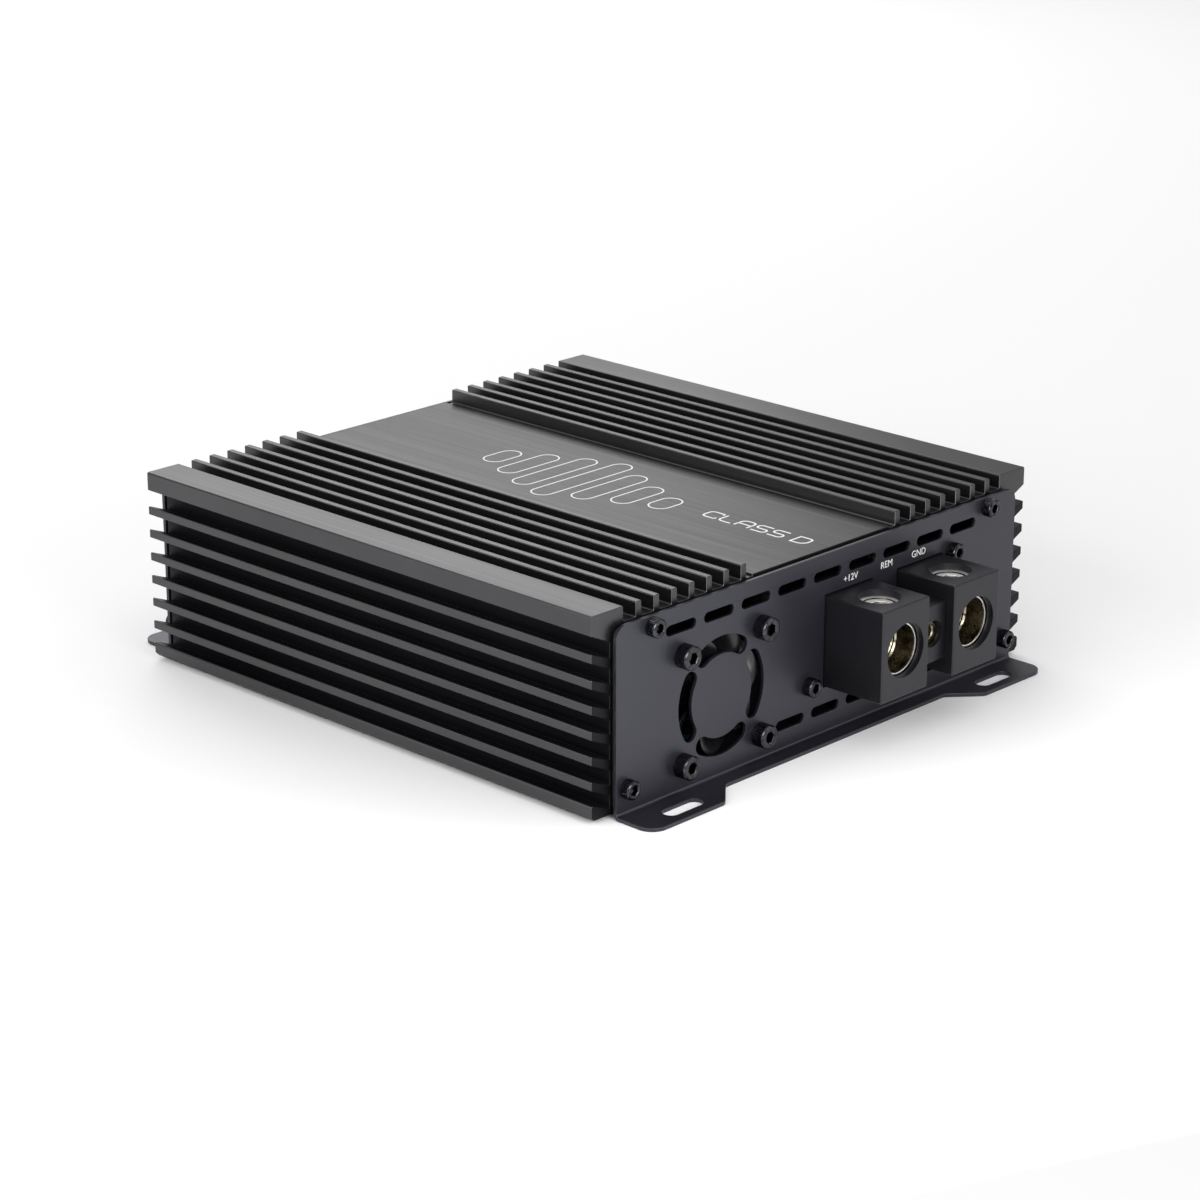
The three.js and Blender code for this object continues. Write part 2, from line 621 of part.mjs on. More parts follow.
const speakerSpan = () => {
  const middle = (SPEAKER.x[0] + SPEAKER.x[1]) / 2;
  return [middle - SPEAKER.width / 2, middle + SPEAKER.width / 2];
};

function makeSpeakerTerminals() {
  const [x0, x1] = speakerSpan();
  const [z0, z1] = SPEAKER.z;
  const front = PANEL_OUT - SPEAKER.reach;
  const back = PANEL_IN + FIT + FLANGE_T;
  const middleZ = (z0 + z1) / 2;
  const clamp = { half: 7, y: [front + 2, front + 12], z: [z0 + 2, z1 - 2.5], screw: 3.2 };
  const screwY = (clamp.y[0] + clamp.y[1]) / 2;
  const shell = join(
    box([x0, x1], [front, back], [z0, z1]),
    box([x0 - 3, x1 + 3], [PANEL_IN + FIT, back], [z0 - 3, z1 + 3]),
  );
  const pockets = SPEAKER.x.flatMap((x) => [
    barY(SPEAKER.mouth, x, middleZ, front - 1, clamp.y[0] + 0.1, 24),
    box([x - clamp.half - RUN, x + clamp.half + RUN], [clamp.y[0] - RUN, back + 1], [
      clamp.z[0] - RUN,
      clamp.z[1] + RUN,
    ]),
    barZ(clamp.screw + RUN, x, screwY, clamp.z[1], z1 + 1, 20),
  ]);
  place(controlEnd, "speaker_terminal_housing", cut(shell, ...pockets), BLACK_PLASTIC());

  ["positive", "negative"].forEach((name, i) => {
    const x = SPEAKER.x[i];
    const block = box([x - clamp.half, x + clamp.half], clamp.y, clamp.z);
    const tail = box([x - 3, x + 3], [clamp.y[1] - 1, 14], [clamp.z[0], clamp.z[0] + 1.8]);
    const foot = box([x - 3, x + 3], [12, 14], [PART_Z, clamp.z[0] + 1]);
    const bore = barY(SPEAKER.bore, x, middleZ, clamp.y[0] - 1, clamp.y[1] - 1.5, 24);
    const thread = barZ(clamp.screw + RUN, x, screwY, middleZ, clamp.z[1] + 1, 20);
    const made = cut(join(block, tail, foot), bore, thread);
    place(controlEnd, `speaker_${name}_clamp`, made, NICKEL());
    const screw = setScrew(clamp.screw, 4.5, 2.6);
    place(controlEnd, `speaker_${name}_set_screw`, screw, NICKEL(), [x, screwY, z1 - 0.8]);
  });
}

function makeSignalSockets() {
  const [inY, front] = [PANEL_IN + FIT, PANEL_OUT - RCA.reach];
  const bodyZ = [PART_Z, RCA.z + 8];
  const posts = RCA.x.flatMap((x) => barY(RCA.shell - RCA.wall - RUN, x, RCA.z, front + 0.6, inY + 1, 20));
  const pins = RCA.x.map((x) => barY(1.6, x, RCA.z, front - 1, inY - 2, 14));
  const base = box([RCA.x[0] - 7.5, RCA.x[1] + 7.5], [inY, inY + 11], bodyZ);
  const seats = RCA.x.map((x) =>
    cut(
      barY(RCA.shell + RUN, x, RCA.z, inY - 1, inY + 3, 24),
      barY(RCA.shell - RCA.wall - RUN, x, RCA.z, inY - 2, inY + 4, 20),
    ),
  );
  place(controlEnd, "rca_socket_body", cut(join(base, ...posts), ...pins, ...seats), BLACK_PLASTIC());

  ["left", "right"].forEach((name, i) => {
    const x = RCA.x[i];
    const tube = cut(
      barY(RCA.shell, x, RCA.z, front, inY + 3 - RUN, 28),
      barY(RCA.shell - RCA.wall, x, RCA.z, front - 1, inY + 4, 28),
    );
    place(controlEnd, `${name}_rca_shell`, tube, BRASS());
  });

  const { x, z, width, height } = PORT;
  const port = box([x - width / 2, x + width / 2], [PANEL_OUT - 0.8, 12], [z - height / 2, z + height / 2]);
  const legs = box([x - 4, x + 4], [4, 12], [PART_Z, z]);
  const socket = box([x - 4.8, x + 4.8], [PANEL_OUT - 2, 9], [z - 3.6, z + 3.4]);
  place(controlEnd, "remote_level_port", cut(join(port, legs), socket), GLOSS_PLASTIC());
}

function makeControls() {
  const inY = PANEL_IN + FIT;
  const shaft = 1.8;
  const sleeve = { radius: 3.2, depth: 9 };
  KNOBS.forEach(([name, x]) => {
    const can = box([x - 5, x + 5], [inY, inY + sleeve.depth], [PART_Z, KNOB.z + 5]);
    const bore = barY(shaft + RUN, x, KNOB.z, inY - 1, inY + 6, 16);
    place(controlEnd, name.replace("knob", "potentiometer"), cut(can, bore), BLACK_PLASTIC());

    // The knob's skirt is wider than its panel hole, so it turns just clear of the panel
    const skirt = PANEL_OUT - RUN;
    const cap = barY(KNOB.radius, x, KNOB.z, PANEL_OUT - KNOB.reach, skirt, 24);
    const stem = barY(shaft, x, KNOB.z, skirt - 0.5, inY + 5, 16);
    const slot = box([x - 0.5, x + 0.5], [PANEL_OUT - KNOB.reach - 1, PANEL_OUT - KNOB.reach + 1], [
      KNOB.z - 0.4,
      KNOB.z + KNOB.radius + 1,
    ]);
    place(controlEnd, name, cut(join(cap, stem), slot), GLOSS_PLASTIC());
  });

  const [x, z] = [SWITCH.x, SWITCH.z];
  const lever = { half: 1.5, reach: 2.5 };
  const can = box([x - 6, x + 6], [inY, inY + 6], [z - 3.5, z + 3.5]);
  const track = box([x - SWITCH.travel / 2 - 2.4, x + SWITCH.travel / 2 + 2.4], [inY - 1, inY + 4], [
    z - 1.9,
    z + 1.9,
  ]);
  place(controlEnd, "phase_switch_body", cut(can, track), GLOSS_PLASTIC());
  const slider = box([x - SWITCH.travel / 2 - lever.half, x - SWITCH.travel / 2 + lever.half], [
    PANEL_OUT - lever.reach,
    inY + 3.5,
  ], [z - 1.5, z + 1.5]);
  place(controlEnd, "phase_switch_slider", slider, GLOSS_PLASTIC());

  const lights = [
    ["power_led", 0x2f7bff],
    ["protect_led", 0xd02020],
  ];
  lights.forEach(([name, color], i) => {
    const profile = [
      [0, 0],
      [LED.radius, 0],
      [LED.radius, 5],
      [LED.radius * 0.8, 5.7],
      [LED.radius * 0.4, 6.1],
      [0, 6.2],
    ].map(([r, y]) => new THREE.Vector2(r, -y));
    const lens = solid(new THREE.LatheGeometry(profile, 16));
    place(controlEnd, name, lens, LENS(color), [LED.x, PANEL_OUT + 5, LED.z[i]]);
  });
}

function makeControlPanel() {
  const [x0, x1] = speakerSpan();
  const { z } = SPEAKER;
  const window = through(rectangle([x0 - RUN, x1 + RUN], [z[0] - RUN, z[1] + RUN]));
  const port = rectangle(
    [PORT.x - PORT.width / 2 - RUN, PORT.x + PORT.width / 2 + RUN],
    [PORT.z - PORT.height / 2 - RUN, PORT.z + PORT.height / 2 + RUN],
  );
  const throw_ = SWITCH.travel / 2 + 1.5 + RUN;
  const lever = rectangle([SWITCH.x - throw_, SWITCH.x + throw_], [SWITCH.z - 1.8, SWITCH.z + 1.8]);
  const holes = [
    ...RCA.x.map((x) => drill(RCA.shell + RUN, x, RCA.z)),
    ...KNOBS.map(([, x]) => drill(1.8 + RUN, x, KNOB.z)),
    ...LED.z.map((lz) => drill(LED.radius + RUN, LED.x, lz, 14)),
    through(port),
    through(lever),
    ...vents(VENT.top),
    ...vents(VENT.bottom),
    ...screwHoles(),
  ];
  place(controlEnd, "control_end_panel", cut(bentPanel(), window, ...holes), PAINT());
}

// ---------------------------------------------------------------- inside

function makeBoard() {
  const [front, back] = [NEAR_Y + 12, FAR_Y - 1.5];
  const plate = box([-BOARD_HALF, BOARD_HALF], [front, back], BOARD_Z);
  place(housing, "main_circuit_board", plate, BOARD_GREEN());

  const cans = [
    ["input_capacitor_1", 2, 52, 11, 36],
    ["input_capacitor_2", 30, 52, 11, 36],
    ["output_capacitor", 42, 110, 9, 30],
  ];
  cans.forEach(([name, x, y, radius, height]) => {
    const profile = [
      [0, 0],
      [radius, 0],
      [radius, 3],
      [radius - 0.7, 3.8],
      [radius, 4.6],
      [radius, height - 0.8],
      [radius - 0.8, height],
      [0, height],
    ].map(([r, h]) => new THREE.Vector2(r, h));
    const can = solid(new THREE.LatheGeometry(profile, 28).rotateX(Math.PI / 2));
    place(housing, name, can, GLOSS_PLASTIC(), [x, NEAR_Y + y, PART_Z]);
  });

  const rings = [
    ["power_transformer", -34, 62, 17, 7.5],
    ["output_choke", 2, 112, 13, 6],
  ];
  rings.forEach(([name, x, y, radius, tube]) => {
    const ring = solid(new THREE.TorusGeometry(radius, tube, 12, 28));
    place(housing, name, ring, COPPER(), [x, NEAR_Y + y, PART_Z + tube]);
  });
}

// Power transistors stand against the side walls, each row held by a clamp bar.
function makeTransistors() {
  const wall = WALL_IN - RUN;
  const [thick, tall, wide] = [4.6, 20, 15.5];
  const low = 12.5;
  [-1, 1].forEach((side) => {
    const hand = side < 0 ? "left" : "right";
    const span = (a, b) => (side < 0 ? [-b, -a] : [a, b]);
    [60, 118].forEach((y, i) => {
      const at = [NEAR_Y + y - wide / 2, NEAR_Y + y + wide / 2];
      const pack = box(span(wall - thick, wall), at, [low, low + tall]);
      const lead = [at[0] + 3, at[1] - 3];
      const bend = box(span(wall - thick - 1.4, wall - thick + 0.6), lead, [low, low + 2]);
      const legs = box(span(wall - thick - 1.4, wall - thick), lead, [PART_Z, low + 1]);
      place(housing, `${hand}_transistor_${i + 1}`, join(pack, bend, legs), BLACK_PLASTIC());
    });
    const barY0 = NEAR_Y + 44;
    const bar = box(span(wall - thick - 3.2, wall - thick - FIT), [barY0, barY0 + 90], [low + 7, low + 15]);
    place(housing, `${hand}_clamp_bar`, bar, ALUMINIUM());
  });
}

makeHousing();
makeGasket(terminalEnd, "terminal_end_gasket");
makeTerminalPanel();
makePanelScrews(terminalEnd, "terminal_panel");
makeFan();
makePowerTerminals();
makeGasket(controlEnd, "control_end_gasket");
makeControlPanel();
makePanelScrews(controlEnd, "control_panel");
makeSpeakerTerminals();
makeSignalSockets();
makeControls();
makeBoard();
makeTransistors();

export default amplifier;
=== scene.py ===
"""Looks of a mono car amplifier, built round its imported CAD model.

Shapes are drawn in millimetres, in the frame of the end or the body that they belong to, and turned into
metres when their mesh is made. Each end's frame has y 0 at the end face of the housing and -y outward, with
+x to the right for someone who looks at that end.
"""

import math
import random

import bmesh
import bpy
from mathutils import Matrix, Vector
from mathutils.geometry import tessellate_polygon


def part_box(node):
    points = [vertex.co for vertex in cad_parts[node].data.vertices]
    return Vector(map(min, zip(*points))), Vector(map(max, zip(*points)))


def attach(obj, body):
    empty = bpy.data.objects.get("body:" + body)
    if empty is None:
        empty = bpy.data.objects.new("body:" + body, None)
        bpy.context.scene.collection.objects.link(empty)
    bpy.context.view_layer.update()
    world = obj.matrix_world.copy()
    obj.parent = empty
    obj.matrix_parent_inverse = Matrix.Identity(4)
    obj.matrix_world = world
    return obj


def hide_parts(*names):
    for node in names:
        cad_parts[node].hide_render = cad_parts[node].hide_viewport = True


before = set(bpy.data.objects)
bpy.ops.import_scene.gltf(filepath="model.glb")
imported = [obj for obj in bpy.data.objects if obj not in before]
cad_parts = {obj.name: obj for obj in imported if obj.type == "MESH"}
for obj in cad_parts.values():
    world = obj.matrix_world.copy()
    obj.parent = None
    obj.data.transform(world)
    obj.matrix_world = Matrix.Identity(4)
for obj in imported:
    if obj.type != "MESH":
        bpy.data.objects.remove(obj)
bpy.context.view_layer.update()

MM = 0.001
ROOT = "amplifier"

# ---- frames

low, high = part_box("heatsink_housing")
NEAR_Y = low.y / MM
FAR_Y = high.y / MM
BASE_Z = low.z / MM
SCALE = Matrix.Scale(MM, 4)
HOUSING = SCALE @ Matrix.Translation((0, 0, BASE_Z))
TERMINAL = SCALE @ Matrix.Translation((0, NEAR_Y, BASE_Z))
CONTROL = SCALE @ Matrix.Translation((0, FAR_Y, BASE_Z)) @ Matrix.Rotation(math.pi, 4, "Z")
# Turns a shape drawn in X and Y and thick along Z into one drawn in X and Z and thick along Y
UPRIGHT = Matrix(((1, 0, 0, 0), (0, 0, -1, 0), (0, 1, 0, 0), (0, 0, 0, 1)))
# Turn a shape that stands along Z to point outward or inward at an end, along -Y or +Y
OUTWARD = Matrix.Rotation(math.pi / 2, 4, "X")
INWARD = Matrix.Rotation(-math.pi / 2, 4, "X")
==
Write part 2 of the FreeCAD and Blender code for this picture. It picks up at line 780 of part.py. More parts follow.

### EXERCISE DESCRIPTION
Only the lines from the one containing "obj.data.transform(world)" through the one containing "INWARD = Matrix.Rotation(-math.pi" are to be extracted, exactly as they appear, with both ends included.

### EXERCISE ANSWER
    obj.data.transform(world)
    obj.matrix_world = Matrix.Identity(4)
for obj in imported:
    if obj.type != "MESH":
        bpy.data.objects.remove(obj)
bpy.context.view_layer.update()

MM = 0.001
ROOT = "amplifier"

# ---- frames

low, high = part_box("heatsink_housing")
NEAR_Y = low.y / MM
FAR_Y = high.y / MM
BASE_Z = low.z / MM
SCALE = Matrix.Scale(MM, 4)
HOUSING = SCALE @ Matrix.Translation((0, 0, BASE_Z))
TERMINAL = SCALE @ Matrix.Translation((0, NEAR_Y, BASE_Z))
CONTROL = SCALE @ Matrix.Translation((0, FAR_Y, BASE_Z)) @ Matrix.Rotation(math.pi, 4, "Z")
# Turns a shape drawn in X and Y and thick along Z into one drawn in X and Z and thick along Y
UPRIGHT = Matrix(((1, 0, 0, 0), (0, 0, -1, 0), (0, 1, 0, 0), (0, 0, 0, 1)))
# Turn a shape that stands along Z to point outward or inward at an end, along -Y or +Y
OUTWARD = Matrix.Rotation(math.pi / 2, 4, "X")
INWARD = Matrix.Rotation(-math.pi / 2, 4, "X")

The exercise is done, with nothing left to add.